Paradise peak is a simple walkup.  On Delgga, I decided to climb the East ridge proper and had to to some low level 5 scrambling with lots of exposure.  On the way down I used some southfacing scree couloirs to assist my descent. 

Crow Pass with Raven Glacier and Rook Mnt in the background

Panorama from Paradise peak looking Northwest

Panorama from Paradise peak looking Southeast

Panorama from Delgga Mnt looking West into North Fork Ship Creek and Camp Creek drainages

Paradise Peak (5477 feet) from Delgga Mnt

Delgga Mnt (5510 feet) from Paradise Peak

Panorama from Crow Pass overlooking Raven glacier, Summit Mnt and Rook Mnt.

Sunday, March 27, 2011

Nancy Lakes Cruising

Having tested the conditions around Nancy Lakes (just off the Parks Highway North of Wasilla) the previous weekend, I decided to go for a longer skate ski on the snow-machine trails around the Nancy Lakes State Park area on Sunday, March 27th, 2011. 

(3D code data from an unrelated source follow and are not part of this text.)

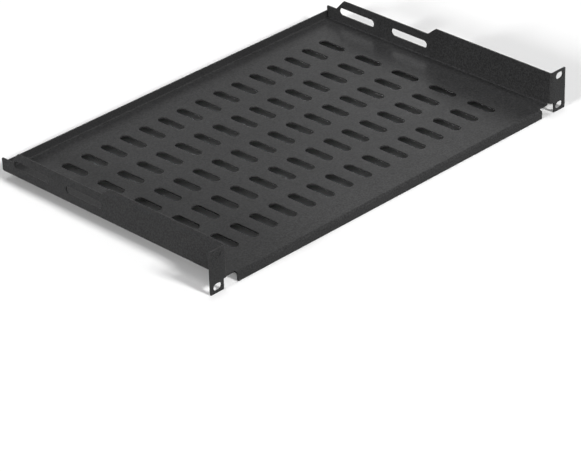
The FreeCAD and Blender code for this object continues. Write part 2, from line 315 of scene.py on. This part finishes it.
@dataclass(frozen=True)
class PowderCoat:
    """Satin black powder coat with a fine orange-peel texture.

    Args:
        colour: Colour of the coat, linear.
        roughness: Mean roughness of its surface.
        index: Refractive index, which sets the strength of its sheen.
        peel: Ripples of the texture.
        peel_height: Height of those ripples.
        speckle: Small grains that vary its tone.
        cloud: Wide patches that vary its tone.
        gloss: Patches that vary its roughness.
        noise_low: Value that nearly all of a noise stays above.
        noise_high: Value that nearly all of a noise stays below.
    """

    colour: tuple[float, float, float] = (0.03, 0.03, 0.0305)
    roughness: float = 0.32
    index: float = 1.16
    peel: Grain = Grain(size=1.6 * MM, detail=2)
    peel_height: float = 0.06 * MM
    speckle: Grain = Grain(size=1.5 * MM, detail=3, share=0.4)
    cloud: Grain = Grain(size=60 * MM, detail=2, share=0.07)
    gloss: Grain = Grain(size=9 * MM, detail=2, share=0.08)
    noise_low: float = 0.3
    noise_high: float = 0.7

    def material(self) -> bpy.types.Material:
        """Build the material.

        Returns:
            A material whose tone, roughness and bump follow Object coordinates.
        """
        material = bpy.data.materials.new("powder_coat")
        material.use_nodes = True
        nodes = material.node_tree.nodes
        link = material.node_tree.links.new
        shader = nodes["Principled BSDF"]
        shader.inputs["IOR"].default_value = self.index
        place = nodes.new("ShaderNodeTexCoord")

        def noise(grain: Grain) -> bpy.types.NodeSocket:
            """Add a noise texture.

            Args:
                grain: Its size and detail.

            Returns:
                The socket that gives its value.
            """
            texture = nodes.new("ShaderNodeTexNoise")
            texture.inputs["Scale"].default_value = 1 / grain.size
            texture.inputs["Detail"].default_value = grain.detail
            link(place.outputs["Object"], texture.inputs["Vector"])
            return texture.outputs["Fac"]

        def vary(mean: float, grain: Grain) -> bpy.types.NodeSocket:
            """Add a value that goes up and down with a noise.

            Args:
                mean: The middle of its range.
                grain: The noise, with the share of the mean that it goes up and down.

            Returns:
                The socket that gives the value.
            """
            ramp = nodes.new("ShaderNodeMapRange")
            ramp.inputs["From Min"].default_value = self.noise_low
            ramp.inputs["From Max"].default_value = self.noise_high
            ramp.inputs["To Min"].default_value = mean * (1 - grain.share)
            ramp.inputs["To Max"].default_value = mean * (1 + grain.share)
            link(noise(grain), ramp.inputs["Value"])
            return ramp.outputs["Result"]

        tone = nodes.new("ShaderNodeMath")
        tone.operation = "MULTIPLY"
        link(vary(1.0, self.speckle), tone.inputs[0])
        link(vary(1.0, self.cloud), tone.inputs[1])
        tint = nodes.new("ShaderNodeVectorMath")
        tint.operation = "SCALE"
        tint.inputs[0].default_value = self.colour
        link(tone.outputs["Value"], tint.inputs["Scale"])
        link(tint.outputs["Vector"], shader.inputs["Base Color"])
        link(vary(self.roughness, self.gloss), shader.inputs["Roughness"])

        bump = nodes.new("ShaderNodeBump")
        bump.inputs["Strength"].default_value = 1.0
        bump.inputs["Distance"].default_value = self.peel_height
        link(noise(self.peel), bump.inputs["Height"])
        link(bump.outputs["Normal"], shader.inputs["Normal"])
        return material


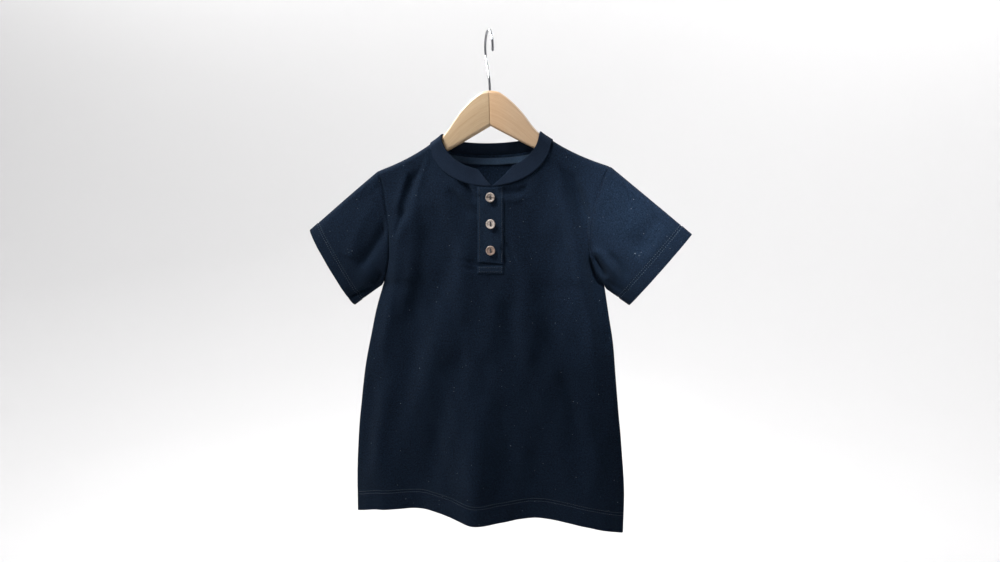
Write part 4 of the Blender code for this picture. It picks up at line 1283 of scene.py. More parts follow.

The total trip, outlined below, was just over 30 miles.  Skiing on the snow machine trails works great and there are not that many snow machiners this time of the year.

I skied the Nancy Lakes Parkway from the winter access at mp 2.2 to the end of the road at mp 6.6, then followed the summer trail to Red Shirt Lake.  From there I skied across Red Shirt Lake, Cow lake, West and East Butterfly Lakes, Bucklet Lake #1, Candlestick Lake, Echo Ponds Nos 1, 2 & 3, Lynx Lake, Little Frazer Lake, Charr Lake, Owl Lake, James Lake, Chicken Lake, Big & Little Noluck Lakes, and Tanaina Lake, before finishing back along the Nancy Lakes Parkway to the trailhead.

Skiing the lakes area can definitely be recommended.  Especially this time of the year when most of the snow machiners have gone home.  It is almost like crust skiing.  And there are almost endless trails in the area.

Looking South across Red Shirt Lake.  Superb skiing.

Connector trail to Big Lake trail system South of Cow Lake.  Most of the trails are very wide and great for skating.  Some of the Nancy Lakes portages are single track which makes for a nice change.  Perhaps some day we could do the Oosik Classic ski race here!